Other companies may also follow Nvidia’s blueprints. In addition to Wave Computing, both Graphcore and Intel are working on server appliances that could potentially be paired with a workstation. Startups like Groq and Cerebras Systems could imitate them, building boxes with custom silicon and the massive amounts of memory required for training.
There are other hints. Over the last year, Graphcore has raised $110 million from investors that include Dell, the second largest supplier of workstations as well as a prolific purveyor of server infrastructure. The company claims that its custom hardware can be used to shorten the training phase of deep learning from days to hours.

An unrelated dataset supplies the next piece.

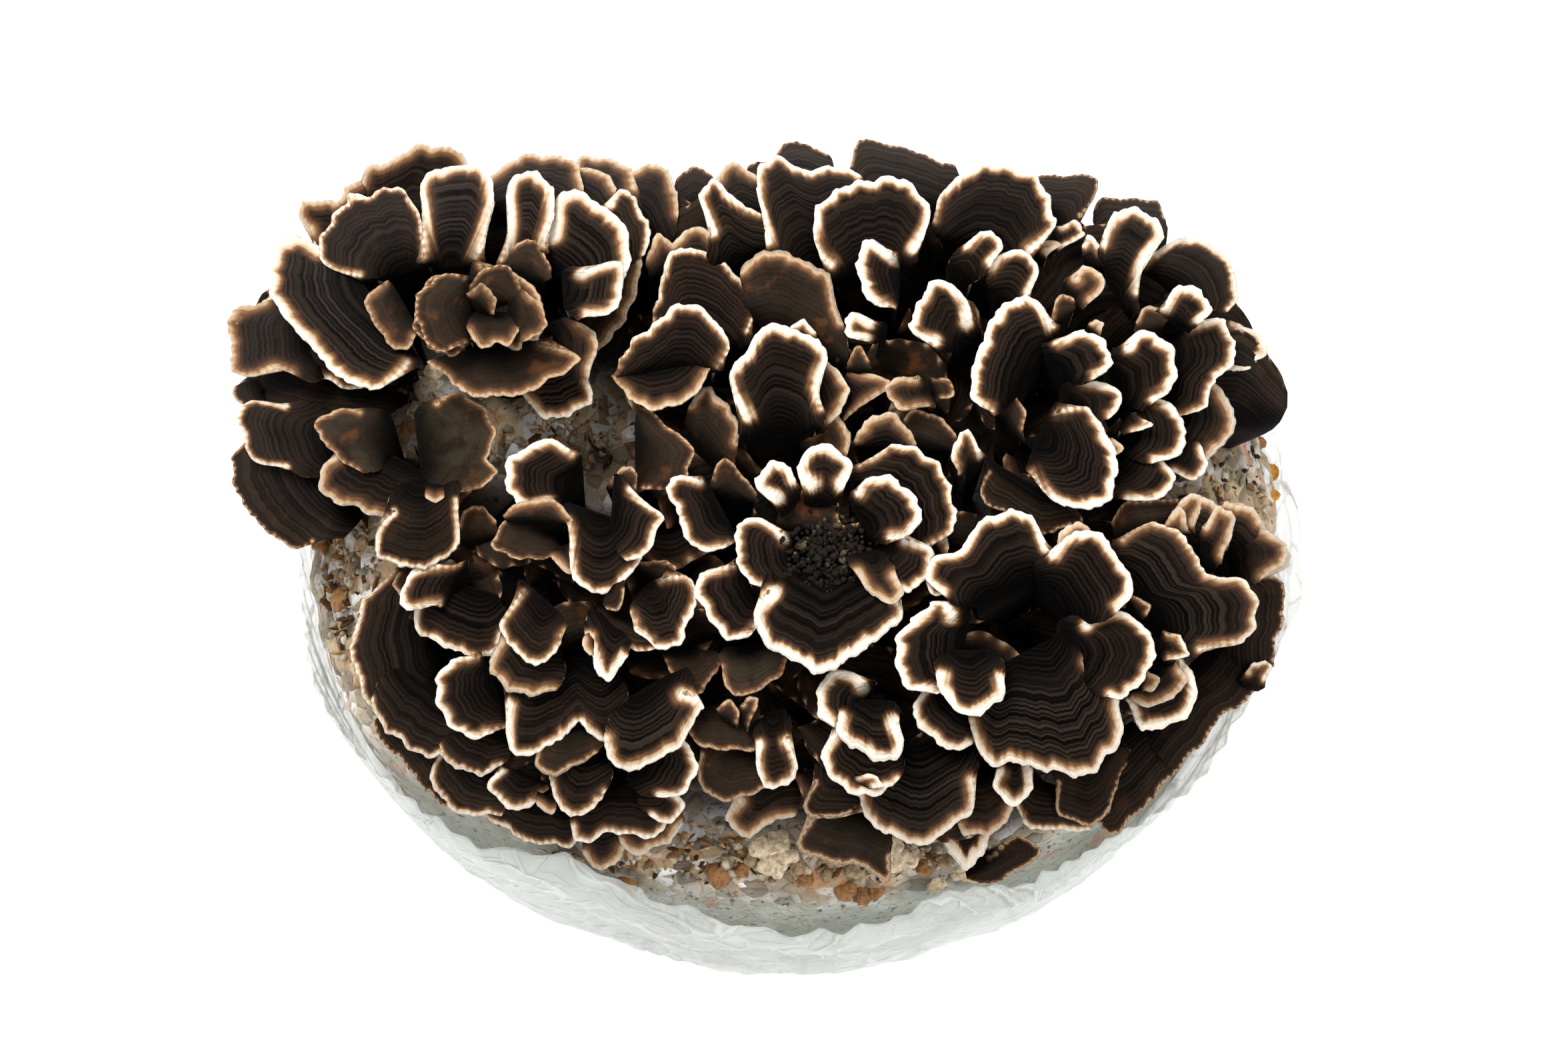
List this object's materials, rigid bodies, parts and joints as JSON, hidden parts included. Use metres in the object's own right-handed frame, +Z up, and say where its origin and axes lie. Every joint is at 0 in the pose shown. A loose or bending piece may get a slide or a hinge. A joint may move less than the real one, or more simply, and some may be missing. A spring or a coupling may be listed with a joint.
{
  "type": "turkey tail fungus on its grow block",
  "caption": "Colony of turkey tail brackets with dark zoned caps and pale growing edges, on a loaf-shaped block of wood chips in an opened clear grow bag.",
  "frame": {"origin": "middle of the flat underside of the bag, where the block stands on the table", "axes": "+X to the right along the block's long side, +Y to the back, +Z up"},
  "size_m": [0.2049, 0.1528, 0.1411],
  "materials": {
    "cap_flesh": "velvety zones, cream growing edge",
    "wood_chips": "rough chips grown through with white mycelium",
    "bag_film": "clear crumpled film"
  },
  "bodies": {
    "root": {"back_edge_caps": "cap_flesh", "back_left_rosette": "cap_flesh", "back_right_cluster": "cap_flesh", "central_rosette": "cap_flesh", "dark_middle_caps": "cap_flesh", "front_fan_cluster": "cap_flesh", "front_left_fan_cluster": "cap_flesh", "front_middle_old_caps": "cap_flesh", "front_right_cluster": "cap_flesh", "front_right_corner_caps": "cap_flesh", "left_centre_round_cluster": "cap_flesh", "left_edge_shelves": "cap_flesh", "left_front_cluster": "cap_flesh", "left_low_round_cap": "cap_flesh", "left_middle_cluster": "cap_flesh", "left_mossy_cluster": "cap_flesh", "ragged_cap_cluster": "cap_flesh", "right_back_corner_cluster": "cap_flesh", "right_edge_shelves": "cap_flesh", "right_round_cap_cluster": "cap_flesh", "right_tan_shelves": "cap_flesh", "right_zoned_fan": "cap_flesh", "grow_bag": "bag_film", "substrate_block": "wood_chips"}
  },
  "joints": []
}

Industry analysts say it is also possible that Dell will acquire Graphcore, giving it custom chips to install in its servers and gateways. Hewlett Packard, the largest supplier of workstations and another major maker of servers, is also considered a potential destination for startups like Groq and Cerebras Systems, which are still operating under the radar.
That could affect where these companies stand in the market for deep learning chipsets, which the research firm Tractica predicts could grow from $513 million in 2016 to $12.2 billion by 2025. Nvidia estimates that the market for computer chips used in training could generate $15 billion in 2020, in contrast to $11 billion for inferencing, which requires less powerful chips.
Paikeday could not discuss specific numbers, but he said that Nvidia almost always sells its workstations paired with an appliance. That could change as it continues to charm small companies with the power and portability of the Station. For instance, Avitas Systems takes the system out to where it collects information, editing algorithms in the field.
For Kim, Wave’s chief data science officer, the way that Avitas Systems is using its workstation points to another trend. And it could provide an opportunity for startups like Wave.
“I think training will move out of the data center,” he said in an interview. “There are small enterprises that want to have early stage training done locally, especially when using methods like transfer learning, where you don’t need data centers full of compute resources to train and deploy reasonably accurate models.”
Transfer learning is a technique for training software on small platters of data. It involves removing the layers of a neural network trained for a specific task, like identifying faces in a photograph, while preserving lower levels of the network, which handle more primitive tasks like pattern matching. Using the lower levels as the foundation, the higher levels can be trained on smaller amounts of data to complete more specialized tasks, like spotting skin cancer.
Many industries like finance and healthcare are starting to experiment with transfer learning, said Kim. And since it requires less computing power and less data than training from scratch, engineers could wing it with appliances or workstations instead of renting cloud infrastructure. That could be a faster growing market than data centers, said Kim.